[Stored data]

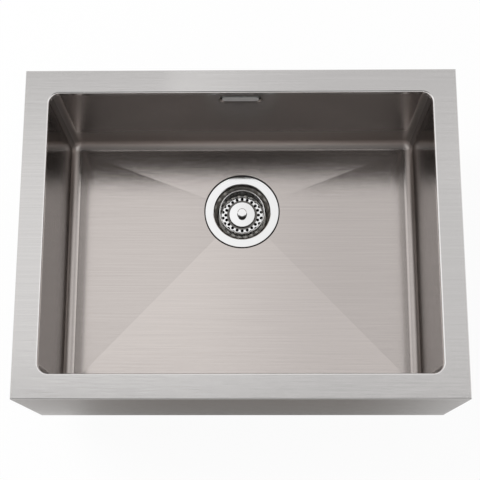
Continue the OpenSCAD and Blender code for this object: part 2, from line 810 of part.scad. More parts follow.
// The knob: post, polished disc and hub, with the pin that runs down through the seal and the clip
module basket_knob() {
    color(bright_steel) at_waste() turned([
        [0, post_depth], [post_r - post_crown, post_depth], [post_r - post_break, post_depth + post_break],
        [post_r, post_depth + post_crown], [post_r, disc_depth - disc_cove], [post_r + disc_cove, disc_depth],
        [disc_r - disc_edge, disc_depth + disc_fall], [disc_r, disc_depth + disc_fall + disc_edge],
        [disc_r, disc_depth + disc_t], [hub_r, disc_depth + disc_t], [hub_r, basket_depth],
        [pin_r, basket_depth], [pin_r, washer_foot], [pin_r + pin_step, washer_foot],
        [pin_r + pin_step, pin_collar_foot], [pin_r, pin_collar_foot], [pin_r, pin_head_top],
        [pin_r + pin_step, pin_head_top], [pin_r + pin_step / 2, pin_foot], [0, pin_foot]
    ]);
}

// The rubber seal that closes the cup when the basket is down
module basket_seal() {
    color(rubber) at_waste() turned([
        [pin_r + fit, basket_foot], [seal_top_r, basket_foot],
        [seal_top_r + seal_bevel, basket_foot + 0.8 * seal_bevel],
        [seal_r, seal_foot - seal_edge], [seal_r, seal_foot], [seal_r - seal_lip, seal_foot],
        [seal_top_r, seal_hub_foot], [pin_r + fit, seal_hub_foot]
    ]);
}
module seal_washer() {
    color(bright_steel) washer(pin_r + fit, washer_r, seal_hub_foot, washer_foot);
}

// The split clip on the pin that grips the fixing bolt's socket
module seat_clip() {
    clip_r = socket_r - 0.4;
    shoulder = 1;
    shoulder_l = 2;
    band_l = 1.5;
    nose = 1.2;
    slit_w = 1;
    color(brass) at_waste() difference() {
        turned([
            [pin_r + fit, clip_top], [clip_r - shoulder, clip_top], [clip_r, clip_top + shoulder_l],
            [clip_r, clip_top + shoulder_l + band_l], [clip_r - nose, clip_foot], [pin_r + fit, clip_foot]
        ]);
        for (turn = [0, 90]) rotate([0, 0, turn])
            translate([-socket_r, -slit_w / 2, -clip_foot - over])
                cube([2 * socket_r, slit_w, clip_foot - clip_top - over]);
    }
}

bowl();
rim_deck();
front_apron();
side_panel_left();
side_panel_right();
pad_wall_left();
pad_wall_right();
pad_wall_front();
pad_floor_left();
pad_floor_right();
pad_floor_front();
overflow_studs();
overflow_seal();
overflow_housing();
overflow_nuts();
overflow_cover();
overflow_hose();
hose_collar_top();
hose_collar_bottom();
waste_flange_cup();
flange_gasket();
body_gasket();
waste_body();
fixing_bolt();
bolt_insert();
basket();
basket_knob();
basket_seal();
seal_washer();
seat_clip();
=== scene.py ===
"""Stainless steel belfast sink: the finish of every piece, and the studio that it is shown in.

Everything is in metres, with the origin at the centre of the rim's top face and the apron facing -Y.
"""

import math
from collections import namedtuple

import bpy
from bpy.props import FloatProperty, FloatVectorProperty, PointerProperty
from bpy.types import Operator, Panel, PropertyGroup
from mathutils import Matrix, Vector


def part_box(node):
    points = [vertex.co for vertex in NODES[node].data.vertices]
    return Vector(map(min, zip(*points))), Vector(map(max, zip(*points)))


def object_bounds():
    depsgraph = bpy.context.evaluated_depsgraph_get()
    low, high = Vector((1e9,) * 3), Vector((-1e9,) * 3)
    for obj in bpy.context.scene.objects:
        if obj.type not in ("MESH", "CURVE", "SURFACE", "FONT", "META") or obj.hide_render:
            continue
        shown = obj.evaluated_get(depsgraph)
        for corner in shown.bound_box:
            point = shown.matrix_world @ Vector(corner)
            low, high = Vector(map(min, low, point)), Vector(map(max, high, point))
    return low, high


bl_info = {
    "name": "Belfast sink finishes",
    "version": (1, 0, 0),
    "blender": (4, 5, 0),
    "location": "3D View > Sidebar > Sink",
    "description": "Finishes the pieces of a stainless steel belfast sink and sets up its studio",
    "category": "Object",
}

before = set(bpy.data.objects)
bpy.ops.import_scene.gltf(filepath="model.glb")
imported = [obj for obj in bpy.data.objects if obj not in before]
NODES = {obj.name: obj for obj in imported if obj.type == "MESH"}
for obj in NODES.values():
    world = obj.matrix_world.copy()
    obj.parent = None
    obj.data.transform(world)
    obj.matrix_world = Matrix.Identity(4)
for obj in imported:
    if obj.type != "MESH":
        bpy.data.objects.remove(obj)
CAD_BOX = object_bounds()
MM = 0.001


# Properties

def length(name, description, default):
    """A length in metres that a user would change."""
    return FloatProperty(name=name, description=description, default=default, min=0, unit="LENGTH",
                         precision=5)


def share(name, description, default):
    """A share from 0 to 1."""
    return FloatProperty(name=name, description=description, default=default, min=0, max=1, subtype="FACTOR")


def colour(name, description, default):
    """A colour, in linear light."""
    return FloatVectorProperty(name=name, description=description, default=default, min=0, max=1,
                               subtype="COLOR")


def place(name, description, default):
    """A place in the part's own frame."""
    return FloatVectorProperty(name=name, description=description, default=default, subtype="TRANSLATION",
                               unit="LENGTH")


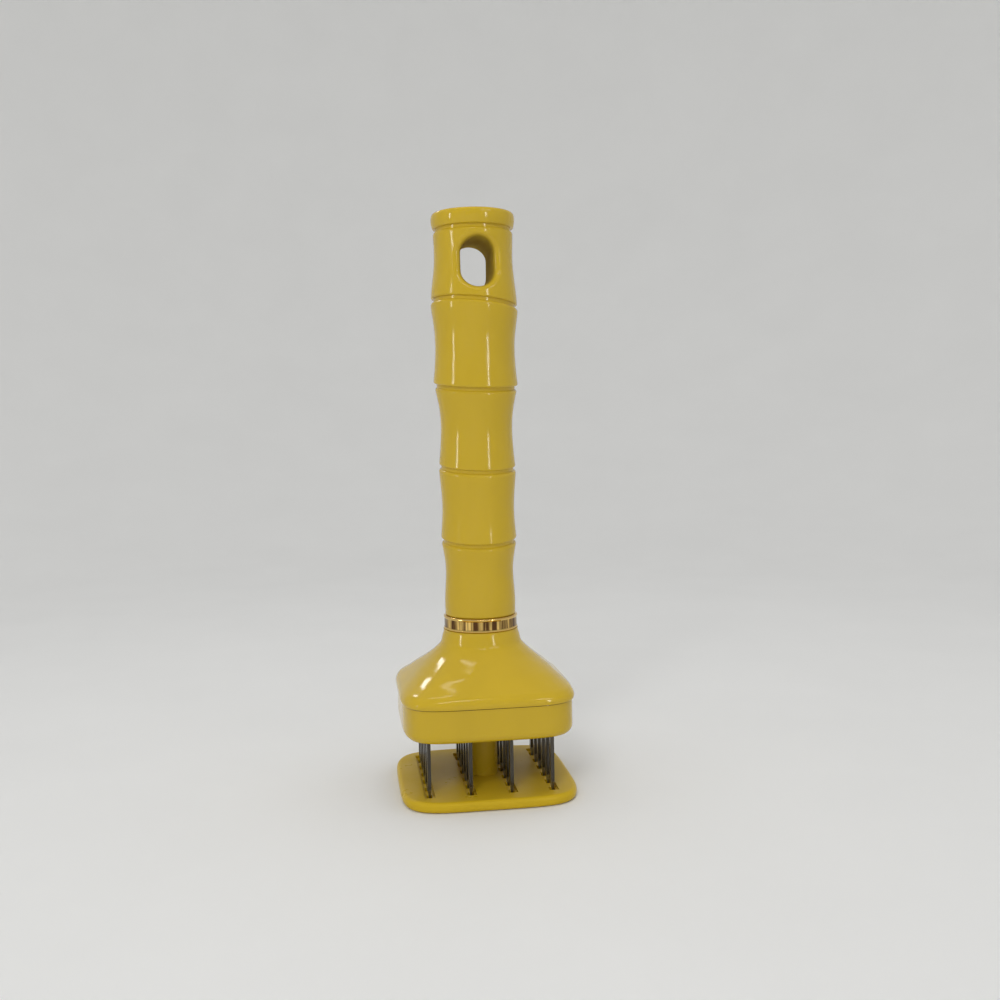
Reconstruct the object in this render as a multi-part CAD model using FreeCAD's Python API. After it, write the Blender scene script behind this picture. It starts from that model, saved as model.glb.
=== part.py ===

Written problem: Return the exact lines from the line with "fixing bolt's socket" to the line with "low, high = Vector((1e9,)", inclusive of both, with nothing added.

Solution to the exercise:
// The split clip on the pin that grips the fixing bolt's socket
module seat_clip() {
    clip_r = socket_r - 0.4;
    shoulder = 1;
    shoulder_l = 2;
    band_l = 1.5;
    nose = 1.2;
    slit_w = 1;
    color(brass) at_waste() difference() {
        turned([
            [pin_r + fit, clip_top], [clip_r - shoulder, clip_top], [clip_r, clip_top + shoulder_l],
            [clip_r, clip_top + shoulder_l + band_l], [clip_r - nose, clip_foot], [pin_r + fit, clip_foot]
        ]);
        for (turn = [0, 90]) rotate([0, 0, turn])
            translate([-socket_r, -slit_w / 2, -clip_foot - over])
                cube([2 * socket_r, slit_w, clip_foot - clip_top - over]);
    }
}

bowl();
rim_deck();
front_apron();
side_panel_left();
side_panel_right();
pad_wall_left();
pad_wall_right();
pad_wall_front();
pad_floor_left();
pad_floor_right();
pad_floor_front();
overflow_studs();
overflow_seal();
overflow_housing();
overflow_nuts();
overflow_cover();
overflow_hose();
hose_collar_top();
hose_collar_bottom();
waste_flange_cup();
flange_gasket();
body_gasket();
waste_body();
fixing_bolt();
bolt_insert();
basket();
basket_knob();
basket_seal();
seal_washer();
seat_clip();
=== scene.py ===
"""Stainless steel belfast sink: the finish of every piece, and the studio that it is shown in.

Everything is in metres, with the origin at the centre of the rim's top face and the apron facing -Y.
"""

import math
from collections import namedtuple

import bpy
from bpy.props import FloatProperty, FloatVectorProperty, PointerProperty
from bpy.types import Operator, Panel, PropertyGroup
from mathutils import Matrix, Vector


def part_box(node):
    points = [vertex.co for vertex in NODES[node].data.vertices]
    return Vector(map(min, zip(*points))), Vector(map(max, zip(*points)))


def object_bounds():
    depsgraph = bpy.context.evaluated_depsgraph_get()
    low, high = Vector((1e9,) * 3), Vector((-1e9,) * 3)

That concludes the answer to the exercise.